▶ _Prompt_
Output the material beneath exactly, leaving nothing out.

▶ _Information provided_
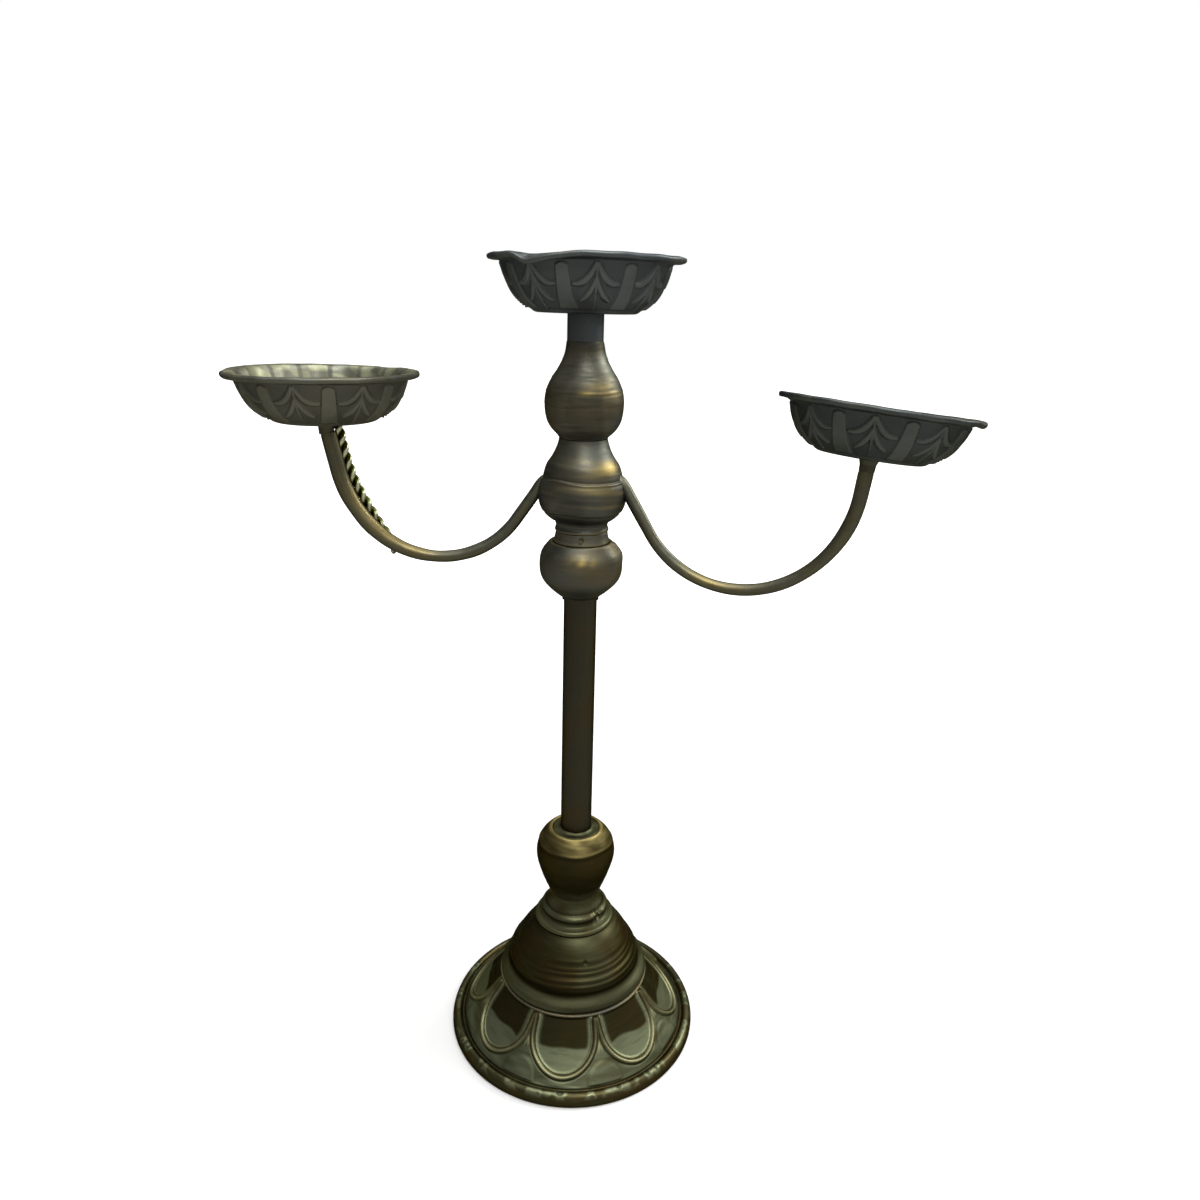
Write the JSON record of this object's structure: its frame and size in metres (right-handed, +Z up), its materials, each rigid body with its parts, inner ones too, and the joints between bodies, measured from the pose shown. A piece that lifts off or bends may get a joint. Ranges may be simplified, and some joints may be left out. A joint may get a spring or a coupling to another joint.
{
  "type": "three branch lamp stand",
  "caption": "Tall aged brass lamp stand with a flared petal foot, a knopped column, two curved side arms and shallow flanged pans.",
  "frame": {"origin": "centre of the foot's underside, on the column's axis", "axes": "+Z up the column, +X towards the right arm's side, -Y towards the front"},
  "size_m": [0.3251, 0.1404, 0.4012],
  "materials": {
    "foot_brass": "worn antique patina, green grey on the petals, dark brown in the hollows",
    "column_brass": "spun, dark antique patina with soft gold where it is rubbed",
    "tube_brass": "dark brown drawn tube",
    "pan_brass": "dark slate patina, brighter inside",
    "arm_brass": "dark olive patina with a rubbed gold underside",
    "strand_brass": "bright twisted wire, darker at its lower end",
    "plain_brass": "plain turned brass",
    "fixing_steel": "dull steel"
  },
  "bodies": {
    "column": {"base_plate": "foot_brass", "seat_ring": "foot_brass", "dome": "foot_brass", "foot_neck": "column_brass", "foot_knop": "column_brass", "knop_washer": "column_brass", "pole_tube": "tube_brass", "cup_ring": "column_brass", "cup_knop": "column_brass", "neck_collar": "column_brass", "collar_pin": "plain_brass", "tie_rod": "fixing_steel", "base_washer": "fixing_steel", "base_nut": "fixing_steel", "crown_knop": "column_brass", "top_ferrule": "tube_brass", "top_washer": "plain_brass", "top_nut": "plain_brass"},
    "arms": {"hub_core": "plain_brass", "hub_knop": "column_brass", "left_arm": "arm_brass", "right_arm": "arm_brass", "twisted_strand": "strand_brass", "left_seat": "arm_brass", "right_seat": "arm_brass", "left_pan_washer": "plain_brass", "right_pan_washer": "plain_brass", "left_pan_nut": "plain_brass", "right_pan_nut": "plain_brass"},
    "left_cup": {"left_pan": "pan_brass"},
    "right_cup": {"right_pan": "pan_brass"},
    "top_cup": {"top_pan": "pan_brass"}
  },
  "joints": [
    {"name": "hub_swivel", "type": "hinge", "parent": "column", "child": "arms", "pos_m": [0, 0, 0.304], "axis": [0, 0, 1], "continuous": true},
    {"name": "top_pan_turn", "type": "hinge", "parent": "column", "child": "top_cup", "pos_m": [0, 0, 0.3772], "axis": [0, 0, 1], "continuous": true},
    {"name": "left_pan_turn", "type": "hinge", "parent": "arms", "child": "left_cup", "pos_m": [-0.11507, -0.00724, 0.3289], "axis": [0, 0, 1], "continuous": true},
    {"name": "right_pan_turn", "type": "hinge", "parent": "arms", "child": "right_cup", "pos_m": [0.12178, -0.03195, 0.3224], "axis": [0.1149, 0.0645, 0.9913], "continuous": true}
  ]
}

▶ _The output_
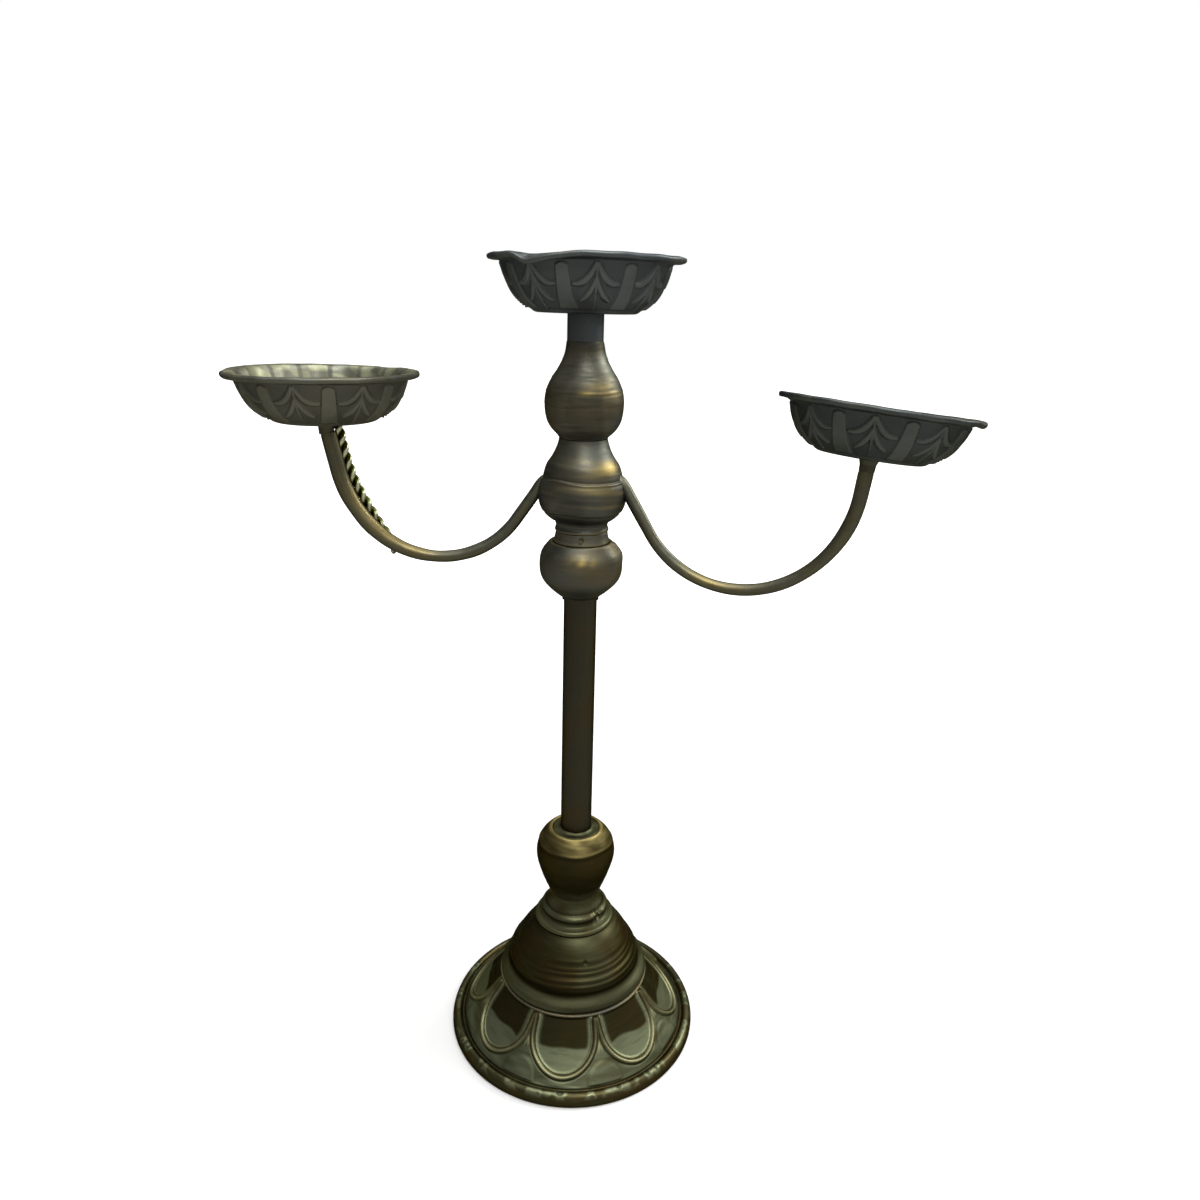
Write the JSON record of this object's structure: its frame and size in metres (right-handed, +Z up), its materials, each rigid body with its parts, inner ones too, and the joints between bodies, measured from the pose shown. A piece that lifts off or bends may get a joint. Ranges may be simplified, and some joints may be left out. A joint may get a spring or a coupling to another joint.
{
  "type": "three branch lamp stand",
  "caption": "Tall aged brass lamp stand with a flared petal foot, a knopped column, two curved side arms and shallow flanged pans.",
  "frame": {"origin": "centre of the foot's underside, on the column's axis", "axes": "+Z up the column, +X towards the right arm's side, -Y towards the front"},
  "size_m": [0.3251, 0.1404, 0.4012],
  "materials": {
    "foot_brass": "worn antique patina, green grey on the petals, dark brown in the hollows",
    "column_brass": "spun, dark antique patina with soft gold where it is rubbed",
    "tube_brass": "dark brown drawn tube",
    "pan_brass": "dark slate patina, brighter inside",
    "arm_brass": "dark olive patina with a rubbed gold underside",
    "strand_brass": "bright twisted wire, darker at its lower end",
    "plain_brass": "plain turned brass",
    "fixing_steel": "dull steel"
  },
  "bodies": {
    "column": {"base_plate": "foot_brass", "seat_ring": "foot_brass", "dome": "foot_brass", "foot_neck": "column_brass", "foot_knop": "column_brass", "knop_washer": "column_brass", "pole_tube": "tube_brass", "cup_ring": "column_brass", "cup_knop": "column_brass", "neck_collar": "column_brass", "collar_pin": "plain_brass", "tie_rod": "fixing_steel", "base_washer": "fixing_steel", "base_nut": "fixing_steel", "crown_knop": "column_brass", "top_ferrule": "tube_brass", "top_washer": "plain_brass", "top_nut": "plain_brass"},
    "arms": {"hub_core": "plain_brass", "hub_knop": "column_brass", "left_arm": "arm_brass", "right_arm": "arm_brass", "twisted_strand": "strand_brass", "left_seat": "arm_brass", "right_seat": "arm_brass", "left_pan_washer": "plain_brass", "right_pan_washer": "plain_brass", "left_pan_nut": "plain_brass", "right_pan_nut": "plain_brass"},
    "left_cup": {"left_pan": "pan_brass"},
    "right_cup": {"right_pan": "pan_brass"},
    "top_cup": {"top_pan": "pan_brass"}
  },
  "joints": [
    {"name": "hub_swivel", "type": "hinge", "parent": "column", "child": "arms", "pos_m": [0, 0, 0.304], "axis": [0, 0, 1], "continuous": true},
    {"name": "top_pan_turn", "type": "hinge", "parent": "column", "child": "top_cup", "pos_m": [0, 0, 0.3772], "axis": [0, 0, 1], "continuous": true},
    {"name": "left_pan_turn", "type": "hinge", "parent": "arms", "child": "left_cup", "pos_m": [-0.11507, -0.00724, 0.3289], "axis": [0, 0, 1], "continuous": true},
    {"name": "right_pan_turn", "type": "hinge", "parent": "arms", "child": "right_cup", "pos_m": [0.12178, -0.03195, 0.3224], "axis": [0.1149, 0.0645, 0.9913], "continuous": true}
  ]
}